SMART had countless opponents, he explained. While over 70% of Sonoma County was in favor of the project, constituents of Marin County were opposed to the train in fear of it resulting in denser housing.
The theme of housing continues: Farhad expressed the difficulty of housing their rail staff in competition with Bart in the East, which has more affordable housing nearby. The median home value in Marin County now tops a million, while Sonoma County home values have gone up 9.3% over the last year. This plays a role in SMART’s expenses and budgeting, as they need to offer more competitive wages to hold onto their rail staff and transportation engineers.

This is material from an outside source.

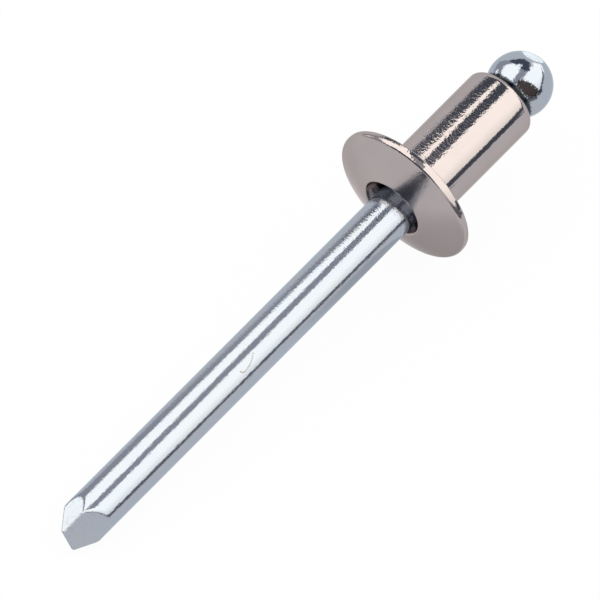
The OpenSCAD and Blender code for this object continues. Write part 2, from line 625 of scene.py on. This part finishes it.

Since SMART was already walking on a thin line, they needed to ensure the public they will take the steps necessary to address their concerns— at whatever cost. Perhaps the most shocking case was that $180,000 went towards the moving and replanting of a “legend” tree that was along the route— one that UC Berkeley students and nearby communities believe to be one of a kind. Not to mention that the tree was 125 feet tall, which is twelve stories high! An investment like this, to ensure validation from the public and demonstrate care for environmental and community vitality, was an investment worth taking for SMART.
It has become evident to me throughout the day that a large part of SMART’s costs originate from the need to meet expectations and maintain competitive wages to retain a qualified staff.
Not only has SMART proven to be a costly project, one that has certainly gone above it’s proposed budget, the rail service became available to the public in 2017— almost four years behind schedule. However, an analysis of the benefits provided by SMART, and how efficiently SMART takes people out of their cars can put these costs in context, as time goes on and they adjust to their riders’ needs.
If you asked me about my favorite part of the day, I would tell you that the highlight of it all was the moment I looked out the window and saw the traffic congestion along Highway 101 in parallel to the train’s route, knowing that instead I was traveling at 79 mph— a moment of gratification and understanding for those who choose to travel by SMART.